• Problem to work on
Scan the listing below and copy every line holding "Blender".

• Records with modeling code
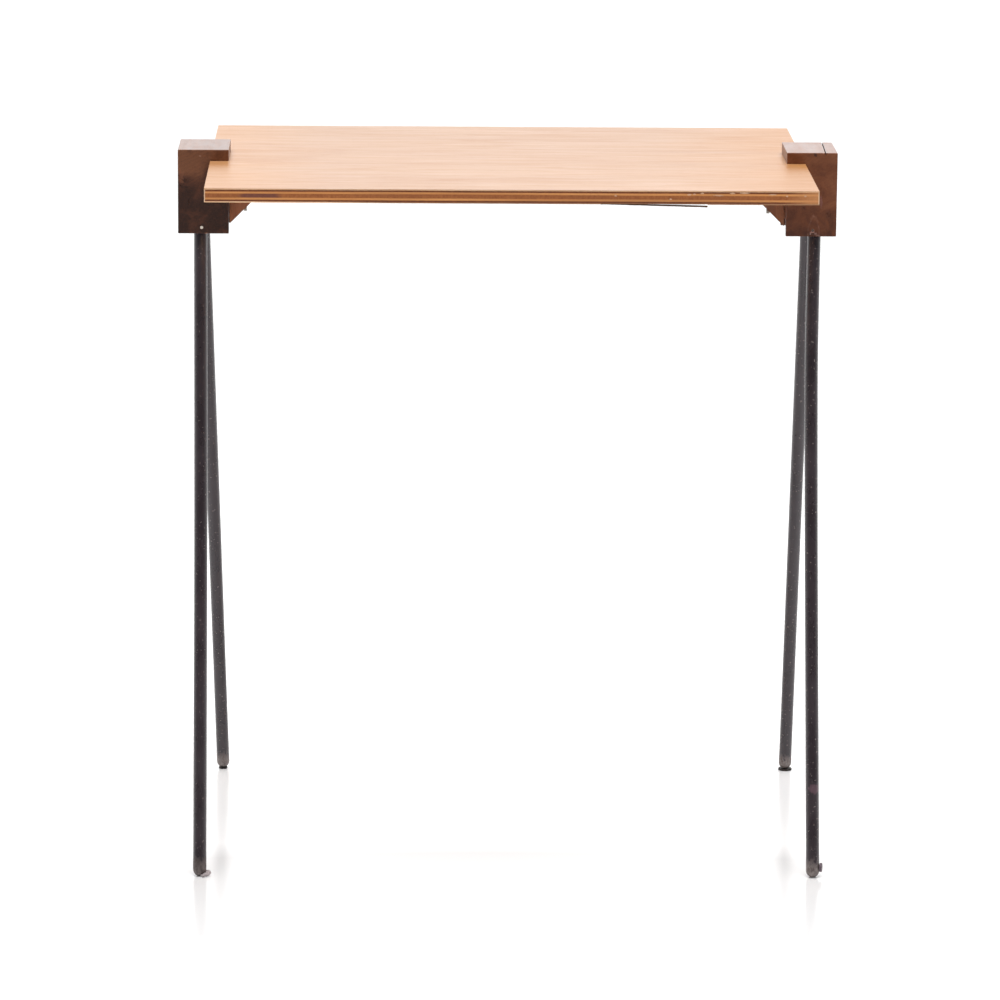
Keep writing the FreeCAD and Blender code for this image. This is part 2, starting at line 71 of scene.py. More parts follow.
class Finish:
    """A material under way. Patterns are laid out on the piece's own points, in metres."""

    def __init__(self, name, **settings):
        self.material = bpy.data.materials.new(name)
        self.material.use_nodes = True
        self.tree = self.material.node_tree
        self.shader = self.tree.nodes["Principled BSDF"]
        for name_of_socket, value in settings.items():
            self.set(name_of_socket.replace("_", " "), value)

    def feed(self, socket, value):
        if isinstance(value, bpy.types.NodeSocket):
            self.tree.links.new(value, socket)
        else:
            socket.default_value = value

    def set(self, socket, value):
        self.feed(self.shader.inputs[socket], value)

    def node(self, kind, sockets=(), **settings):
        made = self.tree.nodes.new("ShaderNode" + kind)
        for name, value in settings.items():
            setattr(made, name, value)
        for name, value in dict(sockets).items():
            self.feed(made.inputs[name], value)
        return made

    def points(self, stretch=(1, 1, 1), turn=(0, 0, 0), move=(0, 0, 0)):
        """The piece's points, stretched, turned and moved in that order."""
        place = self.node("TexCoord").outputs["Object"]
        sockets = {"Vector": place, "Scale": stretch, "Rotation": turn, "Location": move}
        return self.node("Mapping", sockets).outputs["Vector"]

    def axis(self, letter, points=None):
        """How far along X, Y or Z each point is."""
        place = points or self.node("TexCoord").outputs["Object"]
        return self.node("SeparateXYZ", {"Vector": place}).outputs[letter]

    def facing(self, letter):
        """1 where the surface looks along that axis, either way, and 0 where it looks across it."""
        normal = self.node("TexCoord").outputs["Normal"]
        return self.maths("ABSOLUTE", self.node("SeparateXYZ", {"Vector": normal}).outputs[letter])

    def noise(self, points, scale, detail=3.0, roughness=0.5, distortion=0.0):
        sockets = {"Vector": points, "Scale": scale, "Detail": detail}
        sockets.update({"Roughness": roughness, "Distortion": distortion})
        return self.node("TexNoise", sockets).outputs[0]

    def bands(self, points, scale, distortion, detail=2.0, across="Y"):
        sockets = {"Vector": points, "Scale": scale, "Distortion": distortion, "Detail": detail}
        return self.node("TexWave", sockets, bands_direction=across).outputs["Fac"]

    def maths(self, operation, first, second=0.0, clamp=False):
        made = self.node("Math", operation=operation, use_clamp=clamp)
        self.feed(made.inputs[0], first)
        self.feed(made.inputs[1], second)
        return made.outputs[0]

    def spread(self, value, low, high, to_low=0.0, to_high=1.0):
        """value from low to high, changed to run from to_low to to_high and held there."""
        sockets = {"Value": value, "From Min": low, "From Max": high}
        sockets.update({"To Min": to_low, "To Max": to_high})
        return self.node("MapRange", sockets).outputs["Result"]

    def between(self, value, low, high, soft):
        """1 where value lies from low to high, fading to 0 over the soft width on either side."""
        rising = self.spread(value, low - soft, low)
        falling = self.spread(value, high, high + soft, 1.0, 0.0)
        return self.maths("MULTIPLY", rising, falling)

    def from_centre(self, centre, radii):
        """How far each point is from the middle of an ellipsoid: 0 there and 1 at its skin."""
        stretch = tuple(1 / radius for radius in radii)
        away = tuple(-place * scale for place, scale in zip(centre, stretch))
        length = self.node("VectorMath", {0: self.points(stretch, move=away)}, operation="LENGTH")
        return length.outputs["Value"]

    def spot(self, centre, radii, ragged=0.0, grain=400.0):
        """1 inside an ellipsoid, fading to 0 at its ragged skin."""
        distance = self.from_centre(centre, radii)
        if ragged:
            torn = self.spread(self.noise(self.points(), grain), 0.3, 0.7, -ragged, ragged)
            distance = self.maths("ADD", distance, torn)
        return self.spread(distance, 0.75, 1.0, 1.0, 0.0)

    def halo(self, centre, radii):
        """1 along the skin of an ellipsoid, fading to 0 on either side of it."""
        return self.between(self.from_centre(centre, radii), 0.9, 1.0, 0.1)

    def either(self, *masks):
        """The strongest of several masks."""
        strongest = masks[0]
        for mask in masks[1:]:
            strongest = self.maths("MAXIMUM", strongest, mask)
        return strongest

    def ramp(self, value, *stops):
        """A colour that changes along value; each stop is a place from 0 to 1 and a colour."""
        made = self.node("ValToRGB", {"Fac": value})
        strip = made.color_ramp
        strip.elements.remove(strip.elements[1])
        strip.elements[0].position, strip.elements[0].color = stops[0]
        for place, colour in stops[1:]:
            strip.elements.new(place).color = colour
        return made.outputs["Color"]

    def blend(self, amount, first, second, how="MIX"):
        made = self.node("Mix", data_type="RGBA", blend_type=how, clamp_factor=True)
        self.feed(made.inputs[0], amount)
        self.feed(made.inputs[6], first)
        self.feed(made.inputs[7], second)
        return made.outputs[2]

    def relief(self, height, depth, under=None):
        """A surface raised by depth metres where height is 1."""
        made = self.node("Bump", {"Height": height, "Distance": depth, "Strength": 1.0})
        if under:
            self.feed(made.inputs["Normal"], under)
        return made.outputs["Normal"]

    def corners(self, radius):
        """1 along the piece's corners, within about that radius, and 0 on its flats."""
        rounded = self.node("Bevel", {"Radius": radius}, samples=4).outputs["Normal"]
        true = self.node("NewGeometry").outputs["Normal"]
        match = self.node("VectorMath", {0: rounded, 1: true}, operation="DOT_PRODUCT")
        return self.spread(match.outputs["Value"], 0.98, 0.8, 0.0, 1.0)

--

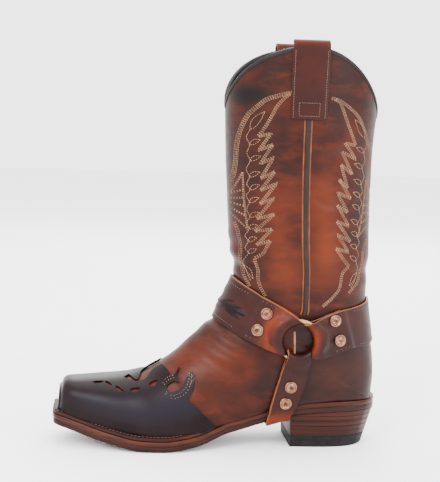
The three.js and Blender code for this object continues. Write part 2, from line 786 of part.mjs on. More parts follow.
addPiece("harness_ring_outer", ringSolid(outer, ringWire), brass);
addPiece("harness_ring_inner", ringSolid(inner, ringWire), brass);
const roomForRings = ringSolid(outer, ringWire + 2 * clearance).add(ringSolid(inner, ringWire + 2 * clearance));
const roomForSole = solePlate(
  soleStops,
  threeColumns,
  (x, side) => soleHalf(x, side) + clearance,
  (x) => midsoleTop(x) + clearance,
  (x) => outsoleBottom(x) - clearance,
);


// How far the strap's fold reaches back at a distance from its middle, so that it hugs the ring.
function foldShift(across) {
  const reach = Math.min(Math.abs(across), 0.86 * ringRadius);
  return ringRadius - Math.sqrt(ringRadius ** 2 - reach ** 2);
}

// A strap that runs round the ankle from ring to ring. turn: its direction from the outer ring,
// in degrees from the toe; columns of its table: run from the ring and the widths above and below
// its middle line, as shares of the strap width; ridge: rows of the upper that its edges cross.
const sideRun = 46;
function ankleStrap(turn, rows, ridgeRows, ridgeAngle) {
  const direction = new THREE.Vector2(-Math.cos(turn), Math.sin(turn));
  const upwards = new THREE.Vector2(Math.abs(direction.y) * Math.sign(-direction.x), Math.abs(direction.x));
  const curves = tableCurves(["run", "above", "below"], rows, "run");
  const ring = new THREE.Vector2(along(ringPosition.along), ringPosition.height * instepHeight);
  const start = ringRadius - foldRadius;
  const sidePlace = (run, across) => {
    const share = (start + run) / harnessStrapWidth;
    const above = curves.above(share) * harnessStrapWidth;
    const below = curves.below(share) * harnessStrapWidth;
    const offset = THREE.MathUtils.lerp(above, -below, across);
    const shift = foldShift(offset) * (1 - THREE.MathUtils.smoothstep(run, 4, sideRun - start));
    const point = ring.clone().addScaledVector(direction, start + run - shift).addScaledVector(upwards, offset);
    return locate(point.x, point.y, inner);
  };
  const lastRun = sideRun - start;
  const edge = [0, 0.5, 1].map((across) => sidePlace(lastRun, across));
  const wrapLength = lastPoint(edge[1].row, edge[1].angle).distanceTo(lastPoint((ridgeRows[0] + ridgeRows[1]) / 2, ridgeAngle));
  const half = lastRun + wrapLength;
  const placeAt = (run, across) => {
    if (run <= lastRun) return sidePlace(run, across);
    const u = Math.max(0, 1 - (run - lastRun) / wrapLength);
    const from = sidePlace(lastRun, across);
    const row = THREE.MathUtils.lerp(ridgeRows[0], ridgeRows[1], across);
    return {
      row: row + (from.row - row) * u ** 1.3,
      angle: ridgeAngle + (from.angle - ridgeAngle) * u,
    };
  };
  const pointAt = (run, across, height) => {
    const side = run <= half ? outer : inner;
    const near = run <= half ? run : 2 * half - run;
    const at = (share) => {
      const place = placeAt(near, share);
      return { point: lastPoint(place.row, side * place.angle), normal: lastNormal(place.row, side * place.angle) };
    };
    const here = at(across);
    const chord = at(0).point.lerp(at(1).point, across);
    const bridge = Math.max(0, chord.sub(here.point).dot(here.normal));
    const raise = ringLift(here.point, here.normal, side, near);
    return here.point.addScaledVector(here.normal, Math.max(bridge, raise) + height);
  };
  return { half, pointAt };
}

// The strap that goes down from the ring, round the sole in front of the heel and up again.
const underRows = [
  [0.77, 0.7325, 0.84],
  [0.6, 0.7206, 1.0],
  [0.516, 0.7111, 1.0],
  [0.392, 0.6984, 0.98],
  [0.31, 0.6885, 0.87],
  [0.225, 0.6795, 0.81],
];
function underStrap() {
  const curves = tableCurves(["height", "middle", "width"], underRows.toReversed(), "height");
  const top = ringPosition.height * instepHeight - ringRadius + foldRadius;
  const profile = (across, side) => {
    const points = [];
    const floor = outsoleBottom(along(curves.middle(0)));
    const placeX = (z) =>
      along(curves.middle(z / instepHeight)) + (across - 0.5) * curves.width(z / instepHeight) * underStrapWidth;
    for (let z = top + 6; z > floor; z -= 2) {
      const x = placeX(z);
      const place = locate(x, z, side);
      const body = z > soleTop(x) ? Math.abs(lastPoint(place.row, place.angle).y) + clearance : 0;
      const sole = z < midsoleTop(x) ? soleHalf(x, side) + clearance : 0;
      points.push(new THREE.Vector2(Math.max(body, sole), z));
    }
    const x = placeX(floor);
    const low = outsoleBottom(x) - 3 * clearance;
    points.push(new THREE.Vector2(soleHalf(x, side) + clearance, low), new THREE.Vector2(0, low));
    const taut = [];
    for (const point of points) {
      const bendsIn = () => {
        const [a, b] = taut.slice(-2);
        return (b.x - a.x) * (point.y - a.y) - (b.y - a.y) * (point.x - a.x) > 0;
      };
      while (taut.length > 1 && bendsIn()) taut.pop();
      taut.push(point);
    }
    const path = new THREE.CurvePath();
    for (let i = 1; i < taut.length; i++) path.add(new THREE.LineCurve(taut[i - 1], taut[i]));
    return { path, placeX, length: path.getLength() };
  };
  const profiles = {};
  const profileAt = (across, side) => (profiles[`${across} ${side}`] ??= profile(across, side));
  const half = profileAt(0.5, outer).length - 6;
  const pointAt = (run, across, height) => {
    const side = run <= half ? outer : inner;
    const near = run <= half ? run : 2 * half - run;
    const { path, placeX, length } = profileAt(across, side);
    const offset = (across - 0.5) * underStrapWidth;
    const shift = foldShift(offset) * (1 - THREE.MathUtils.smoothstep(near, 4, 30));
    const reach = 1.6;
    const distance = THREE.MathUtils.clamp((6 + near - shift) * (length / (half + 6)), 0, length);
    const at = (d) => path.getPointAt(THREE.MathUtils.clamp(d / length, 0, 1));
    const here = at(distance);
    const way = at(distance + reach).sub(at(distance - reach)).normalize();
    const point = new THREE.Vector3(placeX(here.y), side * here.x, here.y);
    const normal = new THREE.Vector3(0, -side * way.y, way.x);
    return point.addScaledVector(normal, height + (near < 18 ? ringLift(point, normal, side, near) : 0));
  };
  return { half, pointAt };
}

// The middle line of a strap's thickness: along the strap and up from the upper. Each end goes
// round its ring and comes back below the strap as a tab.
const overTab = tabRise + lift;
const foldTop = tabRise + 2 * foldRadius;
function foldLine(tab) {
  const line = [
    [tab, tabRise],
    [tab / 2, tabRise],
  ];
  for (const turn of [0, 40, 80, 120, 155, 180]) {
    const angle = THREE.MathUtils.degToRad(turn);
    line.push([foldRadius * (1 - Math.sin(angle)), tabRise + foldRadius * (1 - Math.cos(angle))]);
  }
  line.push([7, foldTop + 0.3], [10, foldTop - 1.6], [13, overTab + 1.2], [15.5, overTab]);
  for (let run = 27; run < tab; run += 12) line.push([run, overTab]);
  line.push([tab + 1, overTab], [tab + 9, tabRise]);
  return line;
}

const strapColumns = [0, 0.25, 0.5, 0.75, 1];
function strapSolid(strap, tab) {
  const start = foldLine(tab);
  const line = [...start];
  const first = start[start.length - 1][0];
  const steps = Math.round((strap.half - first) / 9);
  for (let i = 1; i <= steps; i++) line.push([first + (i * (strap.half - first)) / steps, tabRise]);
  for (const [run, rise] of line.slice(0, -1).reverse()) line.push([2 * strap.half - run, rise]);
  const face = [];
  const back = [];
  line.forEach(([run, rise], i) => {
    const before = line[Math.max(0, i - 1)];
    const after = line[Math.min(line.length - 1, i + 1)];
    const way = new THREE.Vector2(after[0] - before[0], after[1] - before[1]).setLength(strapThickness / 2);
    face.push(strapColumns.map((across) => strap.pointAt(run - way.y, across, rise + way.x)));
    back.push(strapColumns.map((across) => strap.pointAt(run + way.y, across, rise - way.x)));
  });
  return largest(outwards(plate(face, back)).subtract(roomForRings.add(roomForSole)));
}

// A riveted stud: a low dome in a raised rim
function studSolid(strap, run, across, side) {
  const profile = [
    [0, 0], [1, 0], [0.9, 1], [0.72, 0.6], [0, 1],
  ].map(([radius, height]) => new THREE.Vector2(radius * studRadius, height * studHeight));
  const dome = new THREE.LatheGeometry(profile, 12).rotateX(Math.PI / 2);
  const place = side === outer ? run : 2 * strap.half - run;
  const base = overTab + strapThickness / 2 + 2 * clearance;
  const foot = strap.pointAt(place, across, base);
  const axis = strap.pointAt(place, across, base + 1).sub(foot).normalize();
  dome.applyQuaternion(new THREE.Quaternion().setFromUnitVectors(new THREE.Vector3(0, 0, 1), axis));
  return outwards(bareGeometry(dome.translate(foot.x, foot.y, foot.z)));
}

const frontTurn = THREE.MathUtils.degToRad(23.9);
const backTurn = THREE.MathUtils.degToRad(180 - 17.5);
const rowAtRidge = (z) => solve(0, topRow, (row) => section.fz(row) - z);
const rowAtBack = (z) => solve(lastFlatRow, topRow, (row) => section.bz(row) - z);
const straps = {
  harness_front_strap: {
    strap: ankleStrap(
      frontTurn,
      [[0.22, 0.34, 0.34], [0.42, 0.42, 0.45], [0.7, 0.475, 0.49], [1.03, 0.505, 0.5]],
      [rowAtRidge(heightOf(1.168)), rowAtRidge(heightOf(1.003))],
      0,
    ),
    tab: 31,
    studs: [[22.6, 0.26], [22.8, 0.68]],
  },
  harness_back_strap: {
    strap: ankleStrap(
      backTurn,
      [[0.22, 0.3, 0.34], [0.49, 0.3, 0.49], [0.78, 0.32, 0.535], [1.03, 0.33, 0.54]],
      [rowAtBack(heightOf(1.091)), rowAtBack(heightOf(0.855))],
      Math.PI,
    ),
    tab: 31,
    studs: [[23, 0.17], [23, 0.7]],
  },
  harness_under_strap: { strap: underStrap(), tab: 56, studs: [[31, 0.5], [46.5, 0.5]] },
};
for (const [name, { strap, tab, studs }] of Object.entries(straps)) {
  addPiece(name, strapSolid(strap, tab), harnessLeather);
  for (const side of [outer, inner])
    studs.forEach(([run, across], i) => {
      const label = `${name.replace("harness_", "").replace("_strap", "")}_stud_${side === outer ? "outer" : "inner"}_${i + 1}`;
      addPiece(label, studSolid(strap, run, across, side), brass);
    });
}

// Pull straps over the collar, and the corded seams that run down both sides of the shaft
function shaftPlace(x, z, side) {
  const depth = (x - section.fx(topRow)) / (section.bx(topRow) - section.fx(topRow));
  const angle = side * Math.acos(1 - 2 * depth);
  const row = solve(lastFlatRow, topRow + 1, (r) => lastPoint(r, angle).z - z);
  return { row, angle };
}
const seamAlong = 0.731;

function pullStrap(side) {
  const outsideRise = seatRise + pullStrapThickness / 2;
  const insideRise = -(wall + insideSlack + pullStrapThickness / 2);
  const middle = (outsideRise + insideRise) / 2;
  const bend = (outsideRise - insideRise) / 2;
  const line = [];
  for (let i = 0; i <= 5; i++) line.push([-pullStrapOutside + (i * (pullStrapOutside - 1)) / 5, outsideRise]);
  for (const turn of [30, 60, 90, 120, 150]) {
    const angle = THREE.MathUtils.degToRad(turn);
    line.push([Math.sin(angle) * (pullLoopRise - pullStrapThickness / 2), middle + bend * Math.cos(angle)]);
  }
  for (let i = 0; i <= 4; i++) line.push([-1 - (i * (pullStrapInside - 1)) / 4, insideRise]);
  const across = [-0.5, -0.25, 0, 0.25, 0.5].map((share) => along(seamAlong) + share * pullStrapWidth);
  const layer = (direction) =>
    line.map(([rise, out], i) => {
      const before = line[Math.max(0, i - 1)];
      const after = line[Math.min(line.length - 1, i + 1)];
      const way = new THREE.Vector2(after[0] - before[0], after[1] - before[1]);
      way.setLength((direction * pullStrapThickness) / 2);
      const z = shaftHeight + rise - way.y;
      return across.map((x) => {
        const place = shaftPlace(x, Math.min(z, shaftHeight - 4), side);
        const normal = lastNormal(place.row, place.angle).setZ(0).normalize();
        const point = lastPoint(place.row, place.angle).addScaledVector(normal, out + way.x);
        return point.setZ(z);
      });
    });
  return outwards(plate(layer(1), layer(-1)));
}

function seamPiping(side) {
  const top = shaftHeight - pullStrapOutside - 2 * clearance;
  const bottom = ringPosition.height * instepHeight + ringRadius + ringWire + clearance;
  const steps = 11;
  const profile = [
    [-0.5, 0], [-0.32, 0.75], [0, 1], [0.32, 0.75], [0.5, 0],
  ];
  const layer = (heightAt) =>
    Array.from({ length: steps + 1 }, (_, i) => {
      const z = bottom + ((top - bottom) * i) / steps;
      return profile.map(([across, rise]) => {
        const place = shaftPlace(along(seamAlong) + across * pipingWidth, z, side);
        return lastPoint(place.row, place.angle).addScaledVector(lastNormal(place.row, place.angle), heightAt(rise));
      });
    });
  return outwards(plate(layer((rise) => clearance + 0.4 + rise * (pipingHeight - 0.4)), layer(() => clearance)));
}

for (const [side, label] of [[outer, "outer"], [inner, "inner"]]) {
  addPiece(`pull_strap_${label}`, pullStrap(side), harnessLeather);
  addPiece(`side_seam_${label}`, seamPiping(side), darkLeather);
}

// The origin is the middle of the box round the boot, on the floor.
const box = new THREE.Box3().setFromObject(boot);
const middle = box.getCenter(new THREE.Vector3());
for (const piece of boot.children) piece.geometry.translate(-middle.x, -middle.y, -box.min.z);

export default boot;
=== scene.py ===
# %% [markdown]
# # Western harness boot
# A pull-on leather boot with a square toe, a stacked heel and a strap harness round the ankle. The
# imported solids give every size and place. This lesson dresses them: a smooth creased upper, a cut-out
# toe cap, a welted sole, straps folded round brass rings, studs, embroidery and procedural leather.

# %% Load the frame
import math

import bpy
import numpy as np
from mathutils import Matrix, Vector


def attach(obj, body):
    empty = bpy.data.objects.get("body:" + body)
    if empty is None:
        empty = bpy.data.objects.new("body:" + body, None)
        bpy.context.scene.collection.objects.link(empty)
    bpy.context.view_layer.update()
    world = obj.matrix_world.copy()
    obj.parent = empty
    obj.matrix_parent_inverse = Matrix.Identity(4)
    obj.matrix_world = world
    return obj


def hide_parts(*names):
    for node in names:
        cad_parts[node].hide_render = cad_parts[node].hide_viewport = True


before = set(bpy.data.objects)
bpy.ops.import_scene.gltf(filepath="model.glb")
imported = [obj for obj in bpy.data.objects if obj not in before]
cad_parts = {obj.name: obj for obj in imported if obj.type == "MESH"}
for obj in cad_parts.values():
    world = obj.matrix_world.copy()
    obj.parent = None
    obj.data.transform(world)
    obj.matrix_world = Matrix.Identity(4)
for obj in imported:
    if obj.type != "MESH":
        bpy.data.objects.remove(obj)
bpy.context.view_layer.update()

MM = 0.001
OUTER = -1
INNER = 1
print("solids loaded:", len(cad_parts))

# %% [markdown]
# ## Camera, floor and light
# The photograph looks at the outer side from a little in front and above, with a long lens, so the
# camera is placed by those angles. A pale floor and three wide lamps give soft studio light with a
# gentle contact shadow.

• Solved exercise
Keep writing the FreeCAD and Blender code for this image. This is part 2, starting at line 71 of scene.py. More parts follow.
The three.js and Blender code for this object continues. Write part 2, from line 786 of part.mjs on. More parts follow.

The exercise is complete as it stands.